> _Short problem_
The entire listing is to be repeated verbatim.

> _Listing_
>> BEGIN

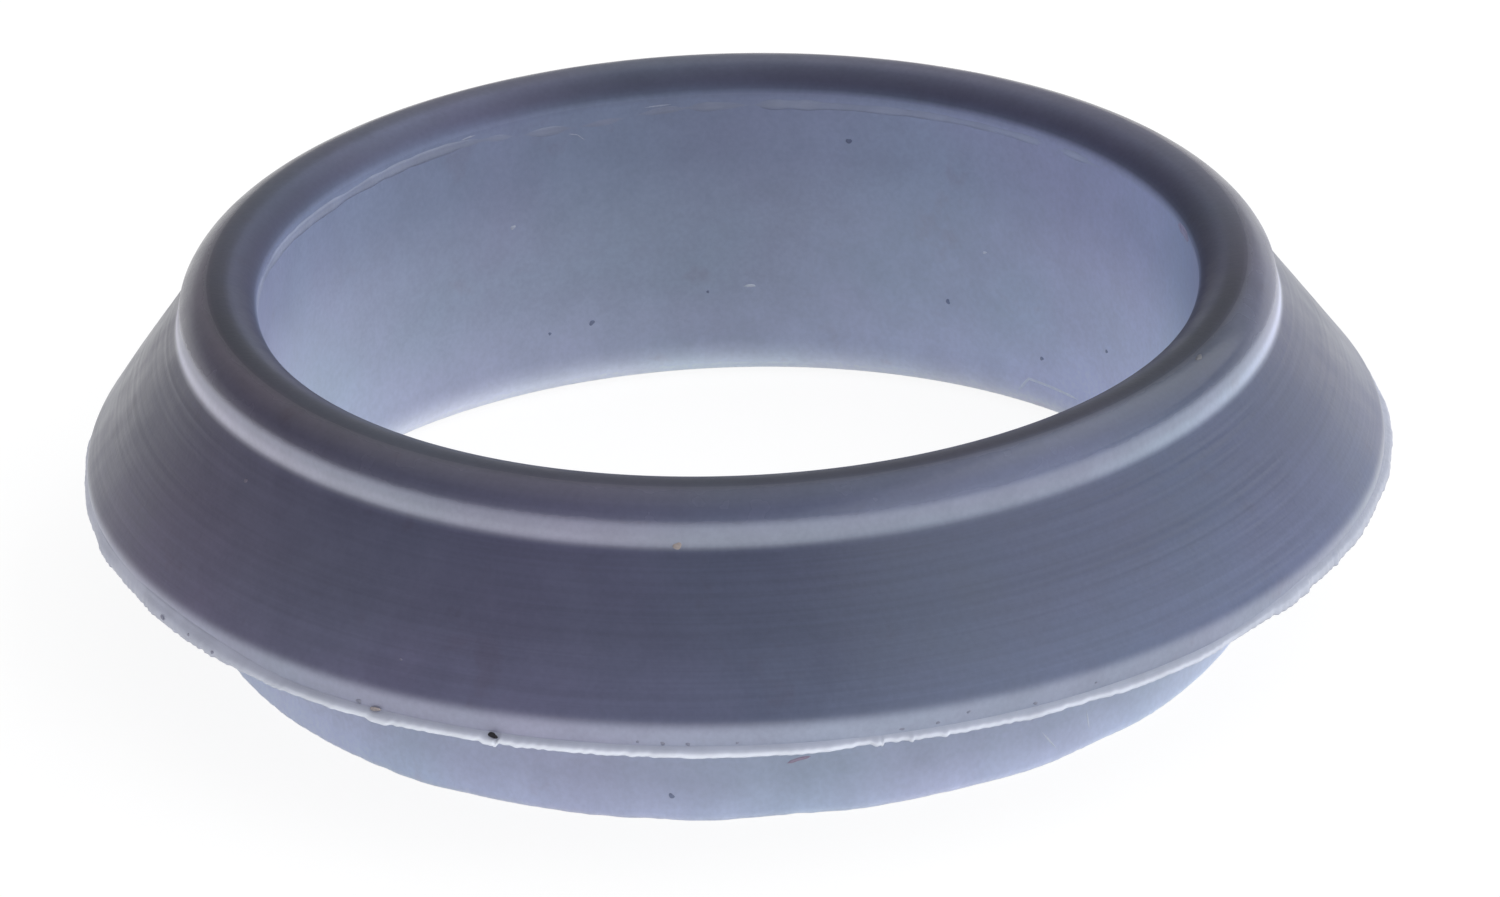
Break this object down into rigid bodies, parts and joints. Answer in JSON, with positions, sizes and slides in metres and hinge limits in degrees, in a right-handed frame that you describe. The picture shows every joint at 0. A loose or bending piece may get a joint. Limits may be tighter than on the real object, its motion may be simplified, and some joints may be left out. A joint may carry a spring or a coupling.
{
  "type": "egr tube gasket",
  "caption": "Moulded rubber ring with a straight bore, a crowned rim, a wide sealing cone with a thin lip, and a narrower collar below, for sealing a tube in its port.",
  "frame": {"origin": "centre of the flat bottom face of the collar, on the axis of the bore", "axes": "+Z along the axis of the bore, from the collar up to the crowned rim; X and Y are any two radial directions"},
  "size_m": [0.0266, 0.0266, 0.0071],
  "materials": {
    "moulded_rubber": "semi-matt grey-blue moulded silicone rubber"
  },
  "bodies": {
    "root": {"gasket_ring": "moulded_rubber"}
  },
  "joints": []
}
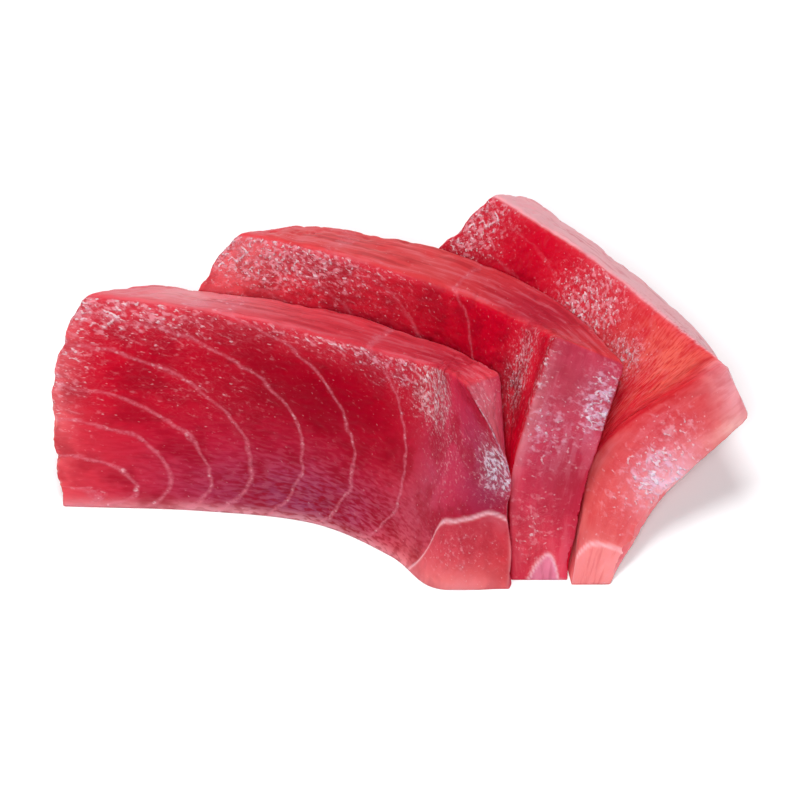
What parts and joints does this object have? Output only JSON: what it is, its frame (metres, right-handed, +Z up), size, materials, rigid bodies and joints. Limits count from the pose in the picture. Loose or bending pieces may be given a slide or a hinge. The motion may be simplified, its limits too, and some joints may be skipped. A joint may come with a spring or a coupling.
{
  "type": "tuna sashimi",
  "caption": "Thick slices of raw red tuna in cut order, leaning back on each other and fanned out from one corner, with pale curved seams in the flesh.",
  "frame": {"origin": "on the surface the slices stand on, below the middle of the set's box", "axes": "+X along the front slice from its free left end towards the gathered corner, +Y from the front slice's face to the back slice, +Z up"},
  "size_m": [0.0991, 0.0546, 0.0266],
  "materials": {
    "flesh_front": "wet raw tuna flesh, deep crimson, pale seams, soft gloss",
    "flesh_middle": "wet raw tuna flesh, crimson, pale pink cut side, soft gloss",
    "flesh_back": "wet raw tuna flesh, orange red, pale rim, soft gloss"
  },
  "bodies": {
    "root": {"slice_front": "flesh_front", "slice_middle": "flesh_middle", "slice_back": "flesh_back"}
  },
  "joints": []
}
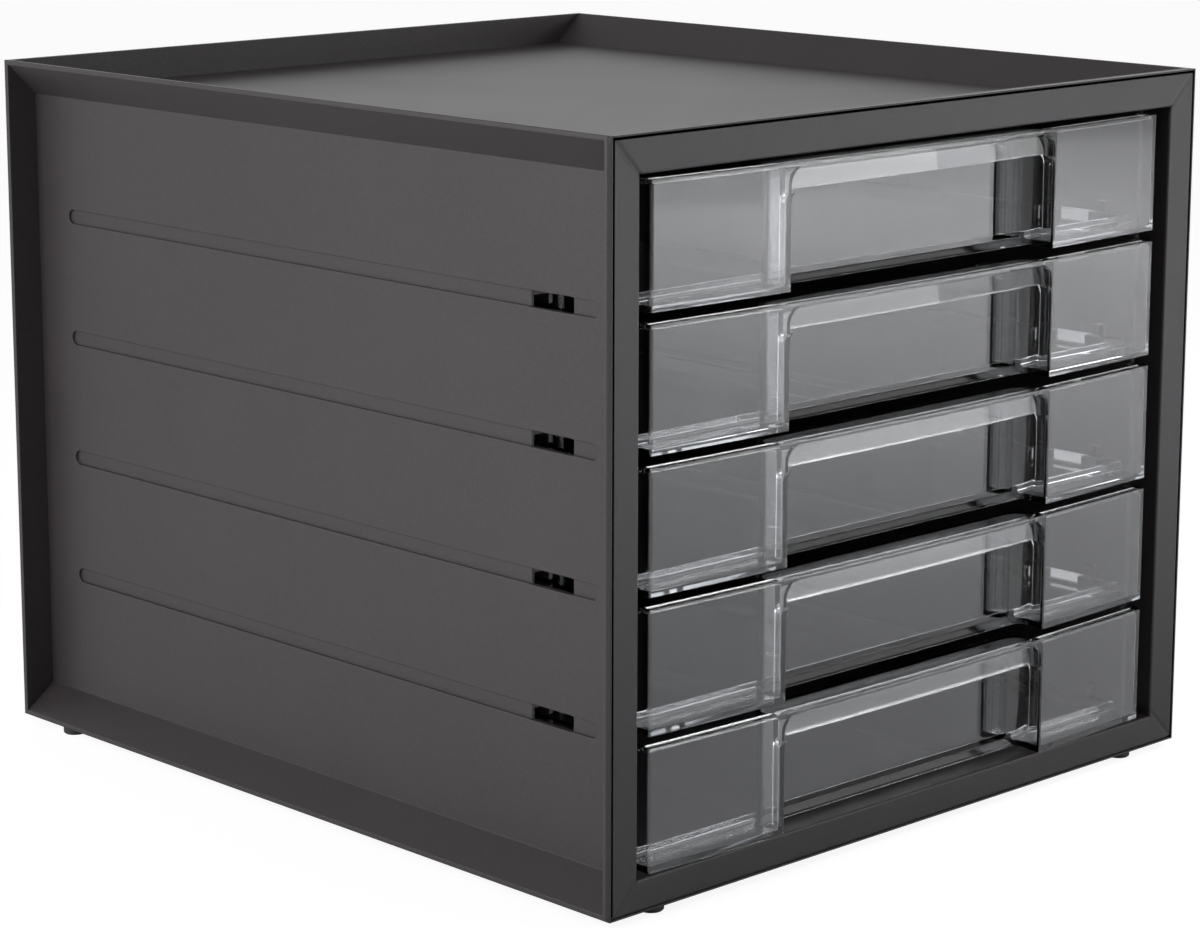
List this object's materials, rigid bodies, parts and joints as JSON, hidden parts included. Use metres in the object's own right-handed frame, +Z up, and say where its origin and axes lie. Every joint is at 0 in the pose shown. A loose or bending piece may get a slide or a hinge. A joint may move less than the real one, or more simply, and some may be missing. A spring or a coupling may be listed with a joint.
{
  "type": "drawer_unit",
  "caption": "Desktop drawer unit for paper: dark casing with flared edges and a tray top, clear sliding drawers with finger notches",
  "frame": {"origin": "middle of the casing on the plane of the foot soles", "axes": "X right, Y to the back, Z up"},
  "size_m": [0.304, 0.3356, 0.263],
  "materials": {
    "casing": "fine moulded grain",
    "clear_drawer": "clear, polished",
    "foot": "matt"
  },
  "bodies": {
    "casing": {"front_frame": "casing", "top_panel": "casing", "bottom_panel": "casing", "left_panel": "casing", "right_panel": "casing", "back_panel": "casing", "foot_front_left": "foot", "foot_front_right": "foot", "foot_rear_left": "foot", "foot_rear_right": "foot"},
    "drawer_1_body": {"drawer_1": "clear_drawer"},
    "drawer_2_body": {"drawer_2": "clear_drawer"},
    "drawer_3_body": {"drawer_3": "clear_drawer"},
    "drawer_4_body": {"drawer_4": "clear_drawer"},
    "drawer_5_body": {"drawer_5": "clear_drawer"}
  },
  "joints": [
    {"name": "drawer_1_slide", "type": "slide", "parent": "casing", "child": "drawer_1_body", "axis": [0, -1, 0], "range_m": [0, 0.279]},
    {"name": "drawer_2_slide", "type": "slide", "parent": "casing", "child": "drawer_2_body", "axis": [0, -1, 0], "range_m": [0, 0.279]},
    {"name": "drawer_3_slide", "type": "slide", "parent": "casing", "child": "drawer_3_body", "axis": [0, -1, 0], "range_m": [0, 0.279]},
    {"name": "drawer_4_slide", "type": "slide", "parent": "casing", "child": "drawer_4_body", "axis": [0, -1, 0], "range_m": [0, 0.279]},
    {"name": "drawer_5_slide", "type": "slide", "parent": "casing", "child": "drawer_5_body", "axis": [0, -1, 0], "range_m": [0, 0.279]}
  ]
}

>> END

> _Answer for this exercise_
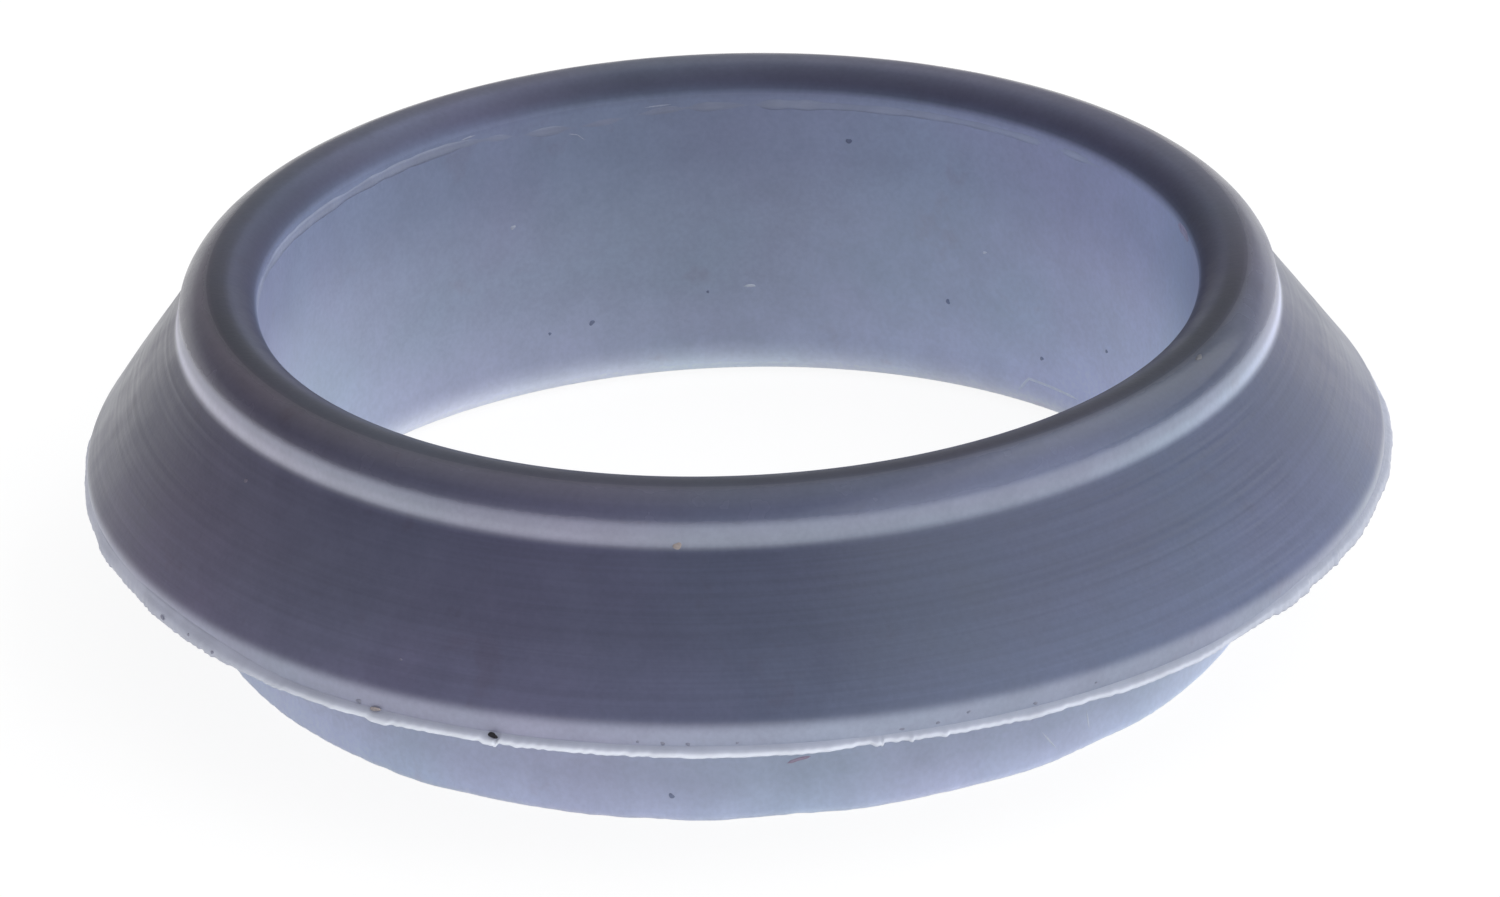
Break this object down into rigid bodies, parts and joints. Answer in JSON, with positions, sizes and slides in metres and hinge limits in degrees, in a right-handed frame that you describe. The picture shows every joint at 0. A loose or bending piece may get a joint. Limits may be tighter than on the real object, its motion may be simplified, and some joints may be left out. A joint may carry a spring or a coupling.
{
  "type": "egr tube gasket",
  "caption": "Moulded rubber ring with a straight bore, a crowned rim, a wide sealing cone with a thin lip, and a narrower collar below, for sealing a tube in its port.",
  "frame": {"origin": "centre of the flat bottom face of the collar, on the axis of the bore", "axes": "+Z along the axis of the bore, from the collar up to the crowned rim; X and Y are any two radial directions"},
  "size_m": [0.0266, 0.0266, 0.0071],
  "materials": {
    "moulded_rubber": "semi-matt grey-blue moulded silicone rubber"
  },
  "bodies": {
    "root": {"gasket_ring": "moulded_rubber"}
  },
  "joints": []
}
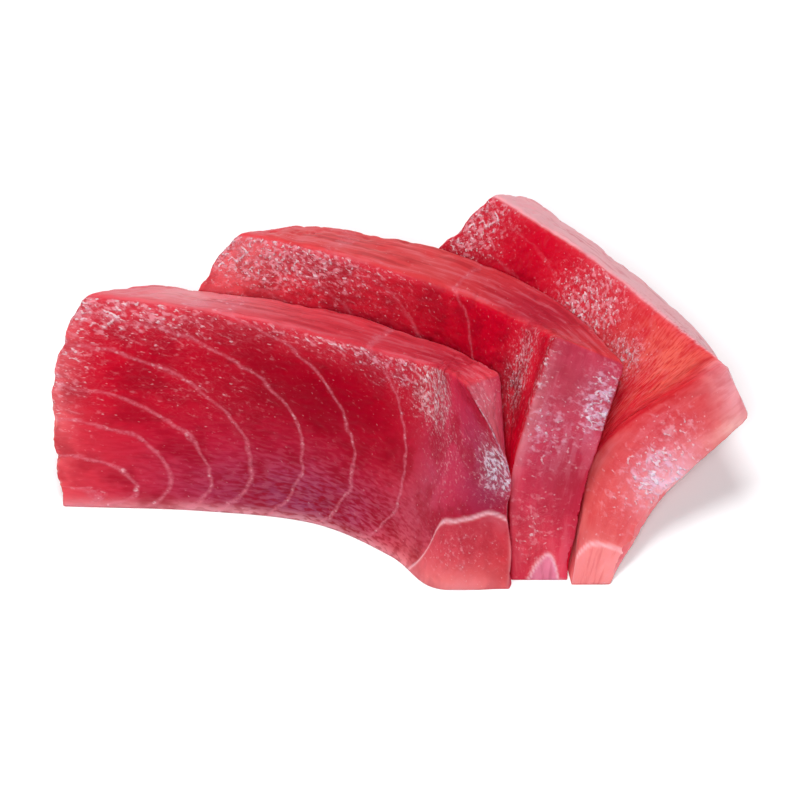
What parts and joints does this object have? Output only JSON: what it is, its frame (metres, right-handed, +Z up), size, materials, rigid bodies and joints. Limits count from the pose in the picture. Loose or bending pieces may be given a slide or a hinge. The motion may be simplified, its limits too, and some joints may be skipped. A joint may come with a spring or a coupling.
{
  "type": "tuna sashimi",
  "caption": "Thick slices of raw red tuna in cut order, leaning back on each other and fanned out from one corner, with pale curved seams in the flesh.",
  "frame": {"origin": "on the surface the slices stand on, below the middle of the set's box", "axes": "+X along the front slice from its free left end towards the gathered corner, +Y from the front slice's face to the back slice, +Z up"},
  "size_m": [0.0991, 0.0546, 0.0266],
  "materials": {
    "flesh_front": "wet raw tuna flesh, deep crimson, pale seams, soft gloss",
    "flesh_middle": "wet raw tuna flesh, crimson, pale pink cut side, soft gloss",
    "flesh_back": "wet raw tuna flesh, orange red, pale rim, soft gloss"
  },
  "bodies": {
    "root": {"slice_front": "flesh_front", "slice_middle": "flesh_middle", "slice_back": "flesh_back"}
  },
  "joints": []
}
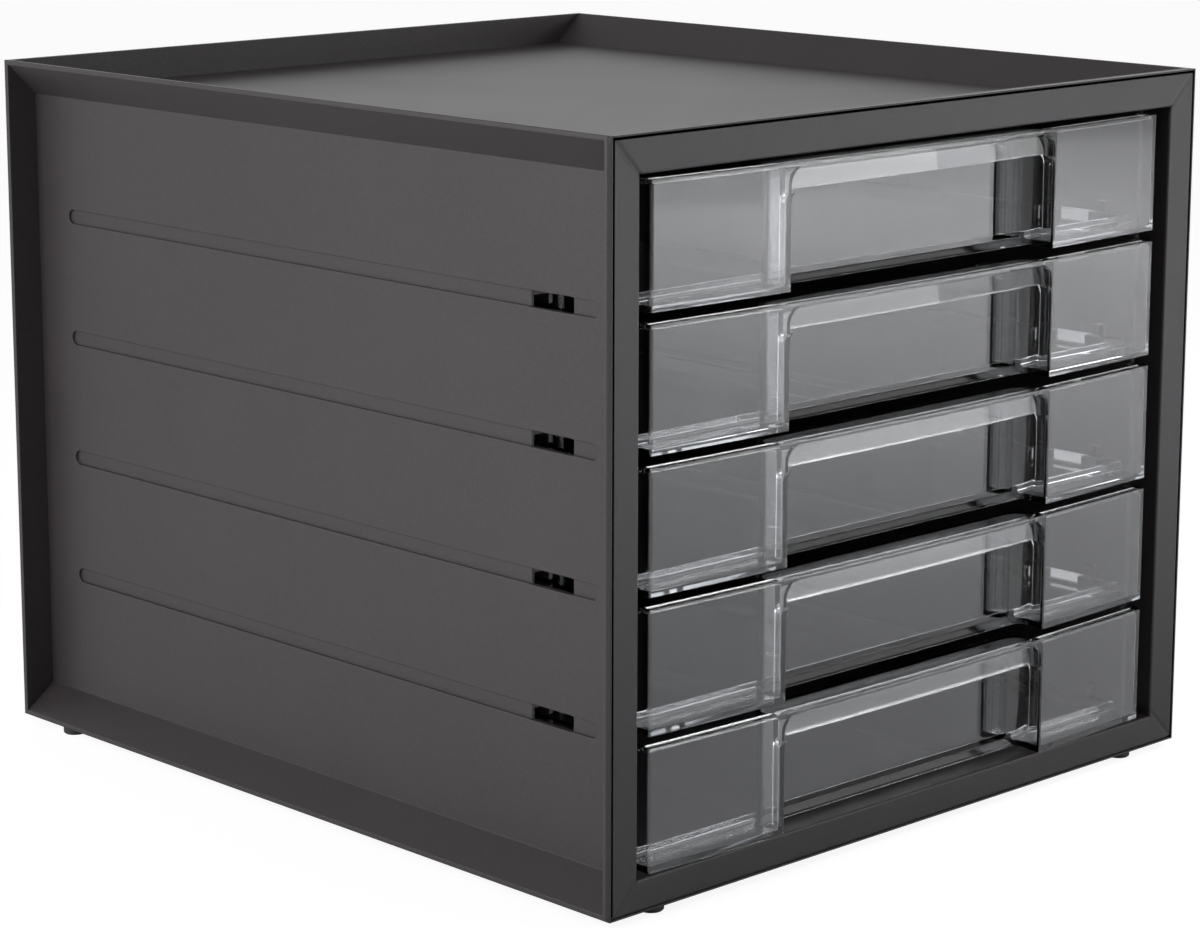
List this object's materials, rigid bodies, parts and joints as JSON, hidden parts included. Use metres in the object's own right-handed frame, +Z up, and say where its origin and axes lie. Every joint is at 0 in the pose shown. A loose or bending piece may get a slide or a hinge. A joint may move less than the real one, or more simply, and some may be missing. A spring or a coupling may be listed with a joint.
{
  "type": "drawer_unit",
  "caption": "Desktop drawer unit for paper: dark casing with flared edges and a tray top, clear sliding drawers with finger notches",
  "frame": {"origin": "middle of the casing on the plane of the foot soles", "axes": "X right, Y to the back, Z up"},
  "size_m": [0.304, 0.3356, 0.263],
  "materials": {
    "casing": "fine moulded grain",
    "clear_drawer": "clear, polished",
    "foot": "matt"
  },
  "bodies": {
    "casing": {"front_frame": "casing", "top_panel": "casing", "bottom_panel": "casing", "left_panel": "casing", "right_panel": "casing", "back_panel": "casing", "foot_front_left": "foot", "foot_front_right": "foot", "foot_rear_left": "foot", "foot_rear_right": "foot"},
    "drawer_1_body": {"drawer_1": "clear_drawer"},
    "drawer_2_body": {"drawer_2": "clear_drawer"},
    "drawer_3_body": {"drawer_3": "clear_drawer"},
    "drawer_4_body": {"drawer_4": "clear_drawer"},
    "drawer_5_body": {"drawer_5": "clear_drawer"}
  },
  "joints": [
    {"name": "drawer_1_slide", "type": "slide", "parent": "casing", "child": "drawer_1_body", "axis": [0, -1, 0], "range_m": [0, 0.279]},
    {"name": "drawer_2_slide", "type": "slide", "parent": "casing", "child": "drawer_2_body", "axis": [0, -1, 0], "range_m": [0, 0.279]},
    {"name": "drawer_3_slide", "type": "slide", "parent": "casing", "child": "drawer_3_body", "axis": [0, -1, 0], "range_m": [0, 0.279]},
    {"name": "drawer_4_slide", "type": "slide", "parent": "casing", "child": "drawer_4_body", "axis": [0, -1, 0], "range_m": [0, 0.279]},
    {"name": "drawer_5_slide", "type": "slide", "parent": "casing", "child": "drawer_5_body", "axis": [0, -1, 0], "range_m": [0, 0.279]}
  ]
}